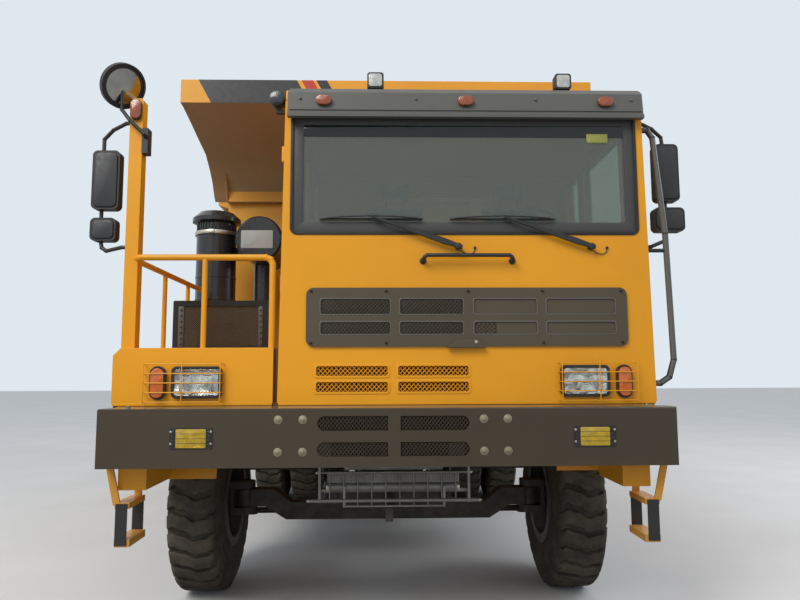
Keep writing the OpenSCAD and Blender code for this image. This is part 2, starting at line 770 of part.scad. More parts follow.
// guard rail on the deck, with the mirror post
rail_z = 2361;
rail_d = 38;
rail_post_d = 32;
rail_x = [709, 1576];
rail_bend = 42;
rail_mid_x = 1118;
rail_back_s = 1900;
rail_side_s = [820, 1380];
post_z1 = 3375;
module guard_rail() stand() color("#e8a52c") mirror([1, 0, 0]) {
    tube_path([
        [rail_x[0], 130, deck_top_z],
        [rail_x[0], 130, rail_z - rail_bend],
        [rail_x[0] + rail_bend * 0.3, 130, rail_z - rail_bend * 0.3],
        [rail_x[0] + rail_bend, 130, rail_z],
        [post_x[0] - 30, 130, rail_z],
        [post_x[0] + 8, post_s[0] + 10, rail_z]
    ], rail_d);
    tube_path([
        [rail_x[1], post_s[1] - 10, rail_z],
        [rail_x[1], rail_back_s - rail_bend, rail_z],
        [rail_x[1], rail_back_s, rail_z - rail_bend],
        [rail_x[1], rail_back_s, deck_top_z]
    ], rail_d);
    rod_z(rail_mid_x, 130, [deck_top_z, rail_z], rail_post_d);
    for (s = rail_side_s) rod_z(rail_x[1], s, [deck_top_z, rail_z], rail_post_d);
    along_y(post_s, [
        [post_x[0], deck_top_z],
        [post_x[1], deck_top_z],
        [post_x[1], post_z1 - 20],
        [post_x[1] - 20, post_z1],
        [post_x[0] + 12, post_z1],
        [post_x[0], post_z1 - 12]
    ]);
}

// mirrors at both sides and the grab rail at the left
mirror_tab = [
    // at the left, inset of the inner side, inset of the outer side, z0, z1
    [true, 180, 25, 2740, 3115],
    [true, 197, 0, 2545, 2700],
    [false, 190, 21, 2680, 3057],
    [false, 180, 21, 2480, 2626]
];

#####

● Required task:
Reproduce the data shown above exactly.

● Answer to the task:
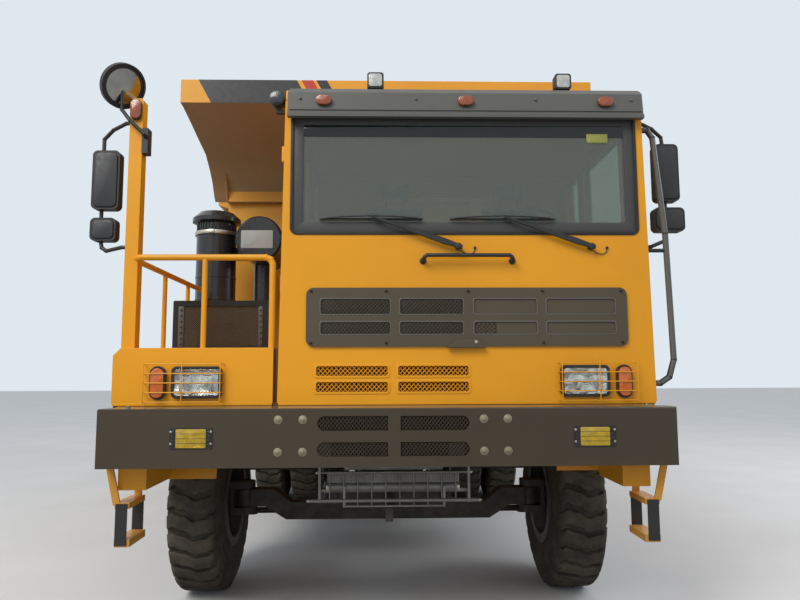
Keep writing the OpenSCAD and Blender code for this image. This is part 2, starting at line 770 of part.scad. More parts follow.
// guard rail on the deck, with the mirror post
rail_z = 2361;
rail_d = 38;
rail_post_d = 32;
rail_x = [709, 1576];
rail_bend = 42;
rail_mid_x = 1118;
rail_back_s = 1900;
rail_side_s = [820, 1380];
post_z1 = 3375;
module guard_rail() stand() color("#e8a52c") mirror([1, 0, 0]) {
    tube_path([
        [rail_x[0], 130, deck_top_z],
        [rail_x[0], 130, rail_z - rail_bend],
        [rail_x[0] + rail_bend * 0.3, 130, rail_z - rail_bend * 0.3],
        [rail_x[0] + rail_bend, 130, rail_z],
        [post_x[0] - 30, 130, rail_z],
        [post_x[0] + 8, post_s[0] + 10, rail_z]
    ], rail_d);
    tube_path([
        [rail_x[1], post_s[1] - 10, rail_z],
        [rail_x[1], rail_back_s - rail_bend, rail_z],
        [rail_x[1], rail_back_s, rail_z - rail_bend],
        [rail_x[1], rail_back_s, deck_top_z]
    ], rail_d);
    rod_z(rail_mid_x, 130, [deck_top_z, rail_z], rail_post_d);
    for (s = rail_side_s) rod_z(rail_x[1], s, [deck_top_z, rail_z], rail_post_d);
    along_y(post_s, [
        [post_x[0], deck_top_z],
        [post_x[1], deck_top_z],
        [post_x[1], post_z1 - 20],
        [post_x[1] - 20, post_z1],
        [post_x[0] + 12, post_z1],
        [post_x[0], post_z1 - 12]
    ]);
}

// mirrors at both sides and the grab rail at the left
mirror_tab = [
    // at the left, inset of the inner side, inset of the outer side, z0, z1
    [true, 180, 25, 2740, 3115],
    [true, 197, 0, 2545, 2700],
    [false, 190, 21, 2680, 3057],
    [false, 180, 21, 2480, 2626]
];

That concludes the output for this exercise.